Although Yamada was the event coordinator, she explained that she does not usually take on leadership roles, so her job as global advisor was something that pushed her out of her comfort zone.

“I wouldn’t really say I’m much of a leader,” Yamada said. “I usually don’t take leadership in situations, but I’m really happy and I’m really enjoying it. I know that if I didn’t have this job I wouldn’t feel like this, because usually, I would hang out with just a few friends, but this is definitely a great way to socialize and meet new people.”

Many of the students participating in the event agreed these events are an excellent way to socialize with their peers. This was the case for German foreign exchange student Maria Ladehof, who lives at the iHouse.

“I think this is a great way to meet new people,” Ladehof said. “You’re seated at the table with people you don’t know, so you definitely get into conversation with different people, especially if you’re all making something together.”

This sentiment was also shared by Finnish exchange student Oliver Briny.

“I thought the event was really a lot of fun,” Briny said. “[It was] challenging, as well, but absolutely a great way to meet new people, especially international students.”

Briny added part of the reason for this was that the events are often hosted in the International Pavilion, which is located right by Campus Heights, so it is very easily accessible to international students living there.

As well as socializing and meeting new people, the event was also a way to introduce students to new global cultures that they may not have been familiar with before.

Delton, who is majoring in Japanese, explained these kinds of activities are a great way for people to immerse themselves into the culture.

“I’m a major in Japanese, so I was already really interested in the culture and knew a lot about it,” Delton said. “But I think these events are just really good for opening people up to new cultures because I think it’s one thing to see Japanese food, but making it and actually participating in it makes you learn about it more, and it’s also really fun, especially being able to eat it too!”

Briny was also already familiar with Japanese culture and was even speaking to Yamada and others in Japanese during the event.

“I’m very much into Japanese culture in general,” Briny said. “So when I saw my friend Yui post about this event on her Instagram I immediately thought, ‘I love Japanese food and culture, so let’s go!’”
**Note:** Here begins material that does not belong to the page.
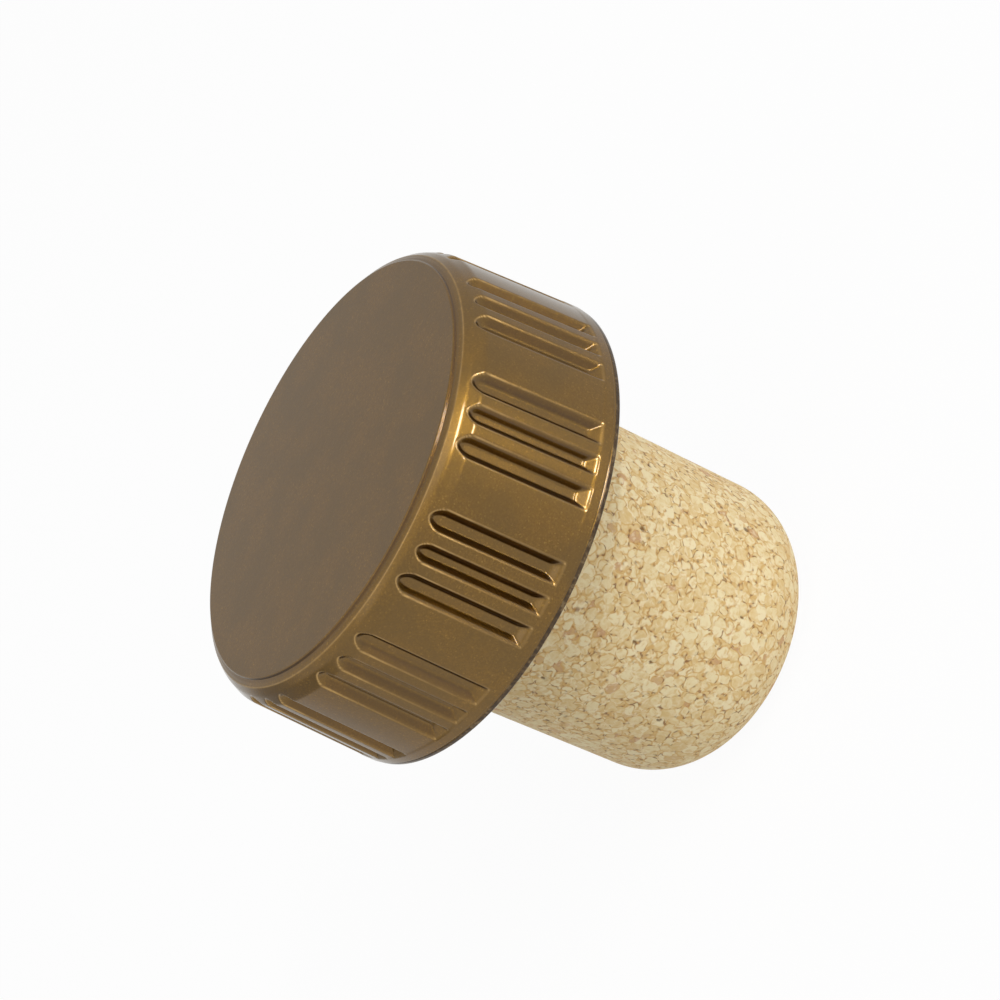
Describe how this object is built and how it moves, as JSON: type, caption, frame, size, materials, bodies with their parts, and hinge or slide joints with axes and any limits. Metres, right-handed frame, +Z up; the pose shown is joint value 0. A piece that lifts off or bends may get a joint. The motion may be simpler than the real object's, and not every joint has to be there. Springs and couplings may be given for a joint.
{
  "type": "cork stopper",
  "caption": "Bar-top bottle stopper: a low round cap with grouped grip flutes in its skirt, glued on a straight cork shank with a rounded free end.",
  "frame": {"origin": "centre of the cork's flat free end, on which the stopper stands", "axes": "+Z up the stopper's axis, from the cork's free end to the cap's top disc; -Y through the middle of one flute group"},
  "size_m": [0.031, 0.031, 0.032],
  "materials": {
    "agglomerated_cork": "matte",
    "bronze_lacquer": "satin"
  },
  "bodies": {
    "root": {"cork_shank": "agglomerated_cork", "fluted_cap": "bronze_lacquer"}
  },
  "joints": []
}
Yamada, the event coordinator, explained the significance of gyoza in Japanese culture to those in attendance. 

“Usually we eat gyoza with family and friends,” Yamada said. “So we’ll go to someone’s house and cook and eat them together, so it’s kind of like a party thing that we do in Japan.”

As well as gyoza, there was also a selection of different teas available for participants to enjoy while they cooked. 

Because the event was organized by the iHouse, the majority of students in attendance were international exchange students from all over the world. As they sat and made dumplings, they shared their different experiences living in the United States, comparing how this differed from their home countries.

Yamada herself explained coming to NAU and assuming the role of global advisor was new to her.

“I applied for the role of global advisor before I came here,” Yamada said. “And I had no idea what NAU was going to be like, but I just knew I wanted to be a part of something fun, which it definitely has been!”

When talking about what other things she will be organizing as global advisor, Yamada said she will host an event at which international students can get rid of their unwanted items before they leave NAU.

“In December, because many of us are leaving Flagstaff, we’ll have a lot of things we don’t need anymore,” Yamada said. “So we’re going to do an item swapping event in the international pavilion where we can get rid of these kinds of items and give them to other people who might want them.”

Overall, the event was deemed a success by participants, just as Yamada said she had hoped. 

Ladehof said she hoped to use the skills she had learned and apply them in her own kitchen.

“I love gyoza, which is why I came tonight,” Ladehof said. “And knowing how to make it is nice and fun, so maybe I will try and do it myself at home.”

Although students ate their gyoza as they made them, by the end of the event, so many had been made that there were many leftovers for people to take home and enjoy.